---- Dataset extract

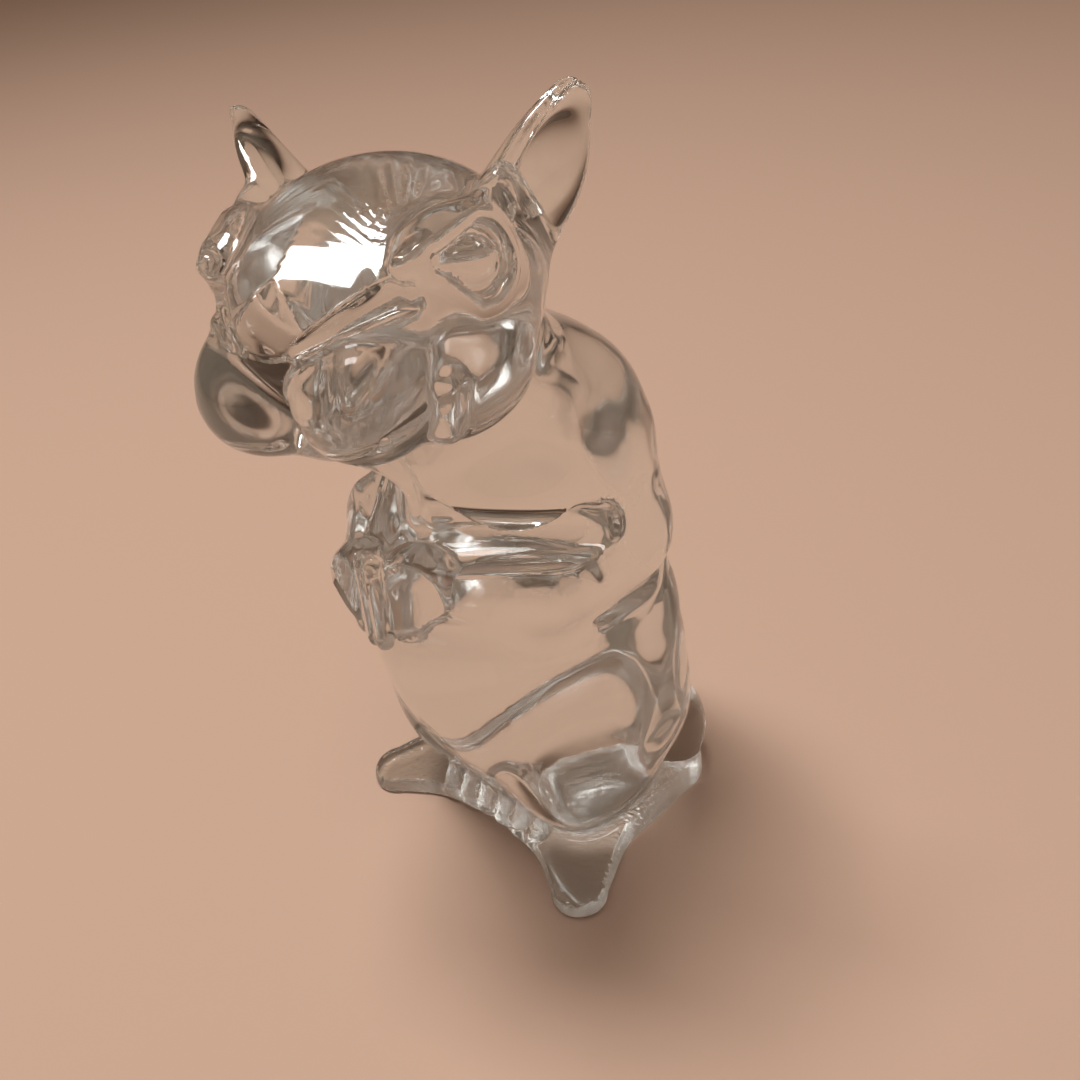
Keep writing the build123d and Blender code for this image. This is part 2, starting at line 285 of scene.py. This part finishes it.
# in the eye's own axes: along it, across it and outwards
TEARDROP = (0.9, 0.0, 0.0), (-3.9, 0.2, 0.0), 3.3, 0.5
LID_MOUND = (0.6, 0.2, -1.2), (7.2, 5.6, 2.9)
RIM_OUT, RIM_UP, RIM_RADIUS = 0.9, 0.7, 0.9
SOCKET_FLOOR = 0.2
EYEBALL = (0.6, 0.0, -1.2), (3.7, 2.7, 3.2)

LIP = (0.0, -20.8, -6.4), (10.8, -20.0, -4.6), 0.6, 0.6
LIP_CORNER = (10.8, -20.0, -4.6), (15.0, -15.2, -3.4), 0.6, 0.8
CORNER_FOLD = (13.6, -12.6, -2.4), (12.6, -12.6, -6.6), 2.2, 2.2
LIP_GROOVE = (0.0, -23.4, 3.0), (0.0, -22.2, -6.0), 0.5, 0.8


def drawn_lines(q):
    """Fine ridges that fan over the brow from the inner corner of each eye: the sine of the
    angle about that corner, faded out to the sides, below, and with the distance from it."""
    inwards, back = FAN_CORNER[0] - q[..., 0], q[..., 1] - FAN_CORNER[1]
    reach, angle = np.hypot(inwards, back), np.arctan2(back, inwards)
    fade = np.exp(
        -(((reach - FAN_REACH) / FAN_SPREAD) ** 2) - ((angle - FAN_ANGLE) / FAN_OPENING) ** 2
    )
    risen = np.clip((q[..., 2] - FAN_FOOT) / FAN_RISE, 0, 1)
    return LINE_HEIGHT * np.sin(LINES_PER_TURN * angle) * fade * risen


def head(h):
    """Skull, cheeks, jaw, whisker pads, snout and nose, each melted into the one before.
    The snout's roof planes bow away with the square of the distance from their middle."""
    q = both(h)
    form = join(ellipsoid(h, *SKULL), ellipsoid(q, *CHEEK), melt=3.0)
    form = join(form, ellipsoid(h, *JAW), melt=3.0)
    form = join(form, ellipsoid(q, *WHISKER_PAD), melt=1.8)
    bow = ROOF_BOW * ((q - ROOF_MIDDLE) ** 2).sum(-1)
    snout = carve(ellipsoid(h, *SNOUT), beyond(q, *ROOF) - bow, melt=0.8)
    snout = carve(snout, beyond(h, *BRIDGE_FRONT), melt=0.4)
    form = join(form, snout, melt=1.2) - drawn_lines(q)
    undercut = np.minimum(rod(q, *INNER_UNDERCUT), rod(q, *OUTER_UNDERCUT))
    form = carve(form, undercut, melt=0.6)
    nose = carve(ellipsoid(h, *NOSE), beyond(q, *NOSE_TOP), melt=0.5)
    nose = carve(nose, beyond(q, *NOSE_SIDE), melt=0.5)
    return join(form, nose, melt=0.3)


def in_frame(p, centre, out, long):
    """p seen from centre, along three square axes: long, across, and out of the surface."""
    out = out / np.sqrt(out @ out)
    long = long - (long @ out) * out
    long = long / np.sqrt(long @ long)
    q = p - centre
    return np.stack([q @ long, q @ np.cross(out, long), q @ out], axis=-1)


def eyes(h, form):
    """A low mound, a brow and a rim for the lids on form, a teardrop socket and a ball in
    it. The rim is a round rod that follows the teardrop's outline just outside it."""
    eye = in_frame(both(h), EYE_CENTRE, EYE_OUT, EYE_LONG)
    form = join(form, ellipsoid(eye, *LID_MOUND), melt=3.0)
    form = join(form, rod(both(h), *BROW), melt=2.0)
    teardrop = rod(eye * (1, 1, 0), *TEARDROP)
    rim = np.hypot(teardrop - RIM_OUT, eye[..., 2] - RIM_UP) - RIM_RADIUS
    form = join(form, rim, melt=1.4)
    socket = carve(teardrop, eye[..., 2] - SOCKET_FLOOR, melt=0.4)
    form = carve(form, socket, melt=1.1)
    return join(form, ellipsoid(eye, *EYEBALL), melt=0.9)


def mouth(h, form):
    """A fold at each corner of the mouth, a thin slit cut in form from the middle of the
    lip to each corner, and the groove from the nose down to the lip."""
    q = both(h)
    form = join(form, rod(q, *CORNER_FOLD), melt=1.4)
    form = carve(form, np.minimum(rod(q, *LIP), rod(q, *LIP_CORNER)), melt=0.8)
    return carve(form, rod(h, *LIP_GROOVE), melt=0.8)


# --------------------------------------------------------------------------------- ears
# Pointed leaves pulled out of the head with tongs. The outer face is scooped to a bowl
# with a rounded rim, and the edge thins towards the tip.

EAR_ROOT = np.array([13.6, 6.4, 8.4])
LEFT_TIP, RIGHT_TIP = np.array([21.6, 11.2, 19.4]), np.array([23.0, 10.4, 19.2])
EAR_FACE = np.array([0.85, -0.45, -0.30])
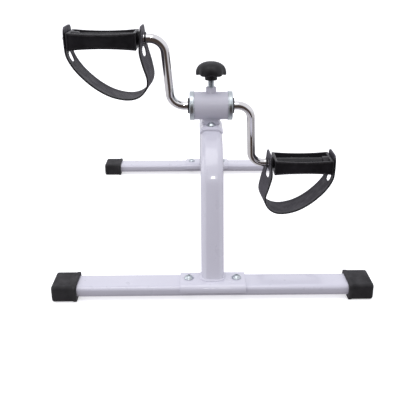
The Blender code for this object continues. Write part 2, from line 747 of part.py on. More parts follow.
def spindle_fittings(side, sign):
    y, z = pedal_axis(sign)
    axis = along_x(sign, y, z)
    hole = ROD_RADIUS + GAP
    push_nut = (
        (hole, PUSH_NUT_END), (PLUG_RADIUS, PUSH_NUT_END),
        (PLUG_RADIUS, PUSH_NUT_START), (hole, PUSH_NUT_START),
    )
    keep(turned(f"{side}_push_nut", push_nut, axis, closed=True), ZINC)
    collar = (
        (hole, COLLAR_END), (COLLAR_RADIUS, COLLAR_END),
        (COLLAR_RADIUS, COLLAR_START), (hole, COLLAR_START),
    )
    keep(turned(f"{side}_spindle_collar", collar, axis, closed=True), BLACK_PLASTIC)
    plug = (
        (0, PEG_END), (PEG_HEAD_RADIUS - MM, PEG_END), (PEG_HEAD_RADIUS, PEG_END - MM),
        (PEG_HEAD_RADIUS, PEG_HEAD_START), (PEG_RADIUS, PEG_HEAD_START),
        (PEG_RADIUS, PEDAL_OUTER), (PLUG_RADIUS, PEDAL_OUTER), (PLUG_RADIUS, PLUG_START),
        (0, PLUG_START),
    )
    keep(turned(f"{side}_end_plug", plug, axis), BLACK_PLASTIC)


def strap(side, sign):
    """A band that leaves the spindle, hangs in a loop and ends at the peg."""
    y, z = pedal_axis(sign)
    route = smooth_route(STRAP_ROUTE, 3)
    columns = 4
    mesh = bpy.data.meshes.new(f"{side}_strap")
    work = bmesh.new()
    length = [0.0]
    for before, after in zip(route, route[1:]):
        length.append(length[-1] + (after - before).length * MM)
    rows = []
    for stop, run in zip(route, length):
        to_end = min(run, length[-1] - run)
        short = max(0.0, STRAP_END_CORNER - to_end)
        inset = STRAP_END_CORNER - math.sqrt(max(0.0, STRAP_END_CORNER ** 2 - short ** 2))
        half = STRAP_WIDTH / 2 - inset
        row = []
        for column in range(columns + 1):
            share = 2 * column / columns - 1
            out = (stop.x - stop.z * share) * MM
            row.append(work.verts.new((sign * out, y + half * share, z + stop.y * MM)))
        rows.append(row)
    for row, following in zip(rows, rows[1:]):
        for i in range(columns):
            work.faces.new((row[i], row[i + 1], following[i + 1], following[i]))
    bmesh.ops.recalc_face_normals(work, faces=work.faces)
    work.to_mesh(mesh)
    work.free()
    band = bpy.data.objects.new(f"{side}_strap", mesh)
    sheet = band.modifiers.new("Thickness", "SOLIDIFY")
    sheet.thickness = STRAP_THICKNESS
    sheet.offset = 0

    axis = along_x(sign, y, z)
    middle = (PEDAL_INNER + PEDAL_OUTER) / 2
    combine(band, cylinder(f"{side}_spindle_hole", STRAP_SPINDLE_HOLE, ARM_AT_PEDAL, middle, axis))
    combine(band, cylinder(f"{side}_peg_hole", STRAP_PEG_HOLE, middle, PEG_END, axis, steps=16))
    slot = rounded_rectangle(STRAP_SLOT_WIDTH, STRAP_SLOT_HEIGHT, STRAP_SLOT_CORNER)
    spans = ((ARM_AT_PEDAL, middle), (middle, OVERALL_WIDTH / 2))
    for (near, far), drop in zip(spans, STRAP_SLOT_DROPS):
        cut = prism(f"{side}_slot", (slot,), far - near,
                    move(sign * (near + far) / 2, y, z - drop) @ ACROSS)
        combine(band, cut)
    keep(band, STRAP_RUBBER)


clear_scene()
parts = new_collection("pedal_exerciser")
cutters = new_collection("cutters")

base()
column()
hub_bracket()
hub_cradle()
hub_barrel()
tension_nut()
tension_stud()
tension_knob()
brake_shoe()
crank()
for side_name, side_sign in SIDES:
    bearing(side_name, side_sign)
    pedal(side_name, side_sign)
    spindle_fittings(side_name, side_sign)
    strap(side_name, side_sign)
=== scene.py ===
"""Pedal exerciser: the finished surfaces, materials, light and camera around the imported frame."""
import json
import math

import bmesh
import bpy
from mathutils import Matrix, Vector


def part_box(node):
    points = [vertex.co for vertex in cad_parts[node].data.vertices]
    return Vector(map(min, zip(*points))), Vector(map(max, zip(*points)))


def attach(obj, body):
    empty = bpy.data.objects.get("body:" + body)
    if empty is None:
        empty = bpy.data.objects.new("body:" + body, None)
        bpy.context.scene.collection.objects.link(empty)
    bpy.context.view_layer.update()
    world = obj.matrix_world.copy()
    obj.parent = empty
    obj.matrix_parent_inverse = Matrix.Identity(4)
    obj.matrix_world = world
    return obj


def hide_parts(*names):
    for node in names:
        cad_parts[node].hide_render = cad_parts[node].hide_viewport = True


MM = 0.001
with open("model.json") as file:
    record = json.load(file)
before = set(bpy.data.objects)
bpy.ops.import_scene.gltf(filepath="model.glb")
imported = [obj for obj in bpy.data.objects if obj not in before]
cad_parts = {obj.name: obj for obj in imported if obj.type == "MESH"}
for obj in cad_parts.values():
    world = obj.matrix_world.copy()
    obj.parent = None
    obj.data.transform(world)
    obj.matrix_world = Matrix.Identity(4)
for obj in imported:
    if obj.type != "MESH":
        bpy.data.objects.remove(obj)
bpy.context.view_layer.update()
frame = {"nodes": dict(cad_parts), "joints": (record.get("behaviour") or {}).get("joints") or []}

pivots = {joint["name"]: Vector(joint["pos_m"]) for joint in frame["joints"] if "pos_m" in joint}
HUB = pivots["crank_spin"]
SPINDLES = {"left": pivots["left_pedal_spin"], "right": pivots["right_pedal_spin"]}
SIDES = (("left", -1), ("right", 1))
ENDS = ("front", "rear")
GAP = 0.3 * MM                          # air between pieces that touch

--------

Exercise aim -
Everything from the line that contains "before = set(bpy.data.objects)" through the end of the records must be duplicated exactly, and nothing outside that range.

Solution to this exercise -
before = set(bpy.data.objects)
bpy.ops.import_scene.gltf(filepath="model.glb")
imported = [obj for obj in bpy.data.objects if obj not in before]
cad_parts = {obj.name: obj for obj in imported if obj.type == "MESH"}
for obj in cad_parts.values():
    world = obj.matrix_world.copy()
    obj.parent = None
    obj.data.transform(world)
    obj.matrix_world = Matrix.Identity(4)
for obj in imported:
    if obj.type != "MESH":
        bpy.data.objects.remove(obj)
bpy.context.view_layer.update()
frame = {"nodes": dict(cad_parts), "joints": (record.get("behaviour") or {}).get("joints") or []}

pivots = {joint["name"]: Vector(joint["pos_m"]) for joint in frame["joints"] if "pos_m" in joint}
HUB = pivots["crank_spin"]
SPINDLES = {"left": pivots["left_pedal_spin"], "right": pivots["right_pedal_spin"]}
SIDES = (("left", -1), ("right", 1))
ENDS = ("front", "rear")
GAP = 0.3 * MM                          # air between pieces that touch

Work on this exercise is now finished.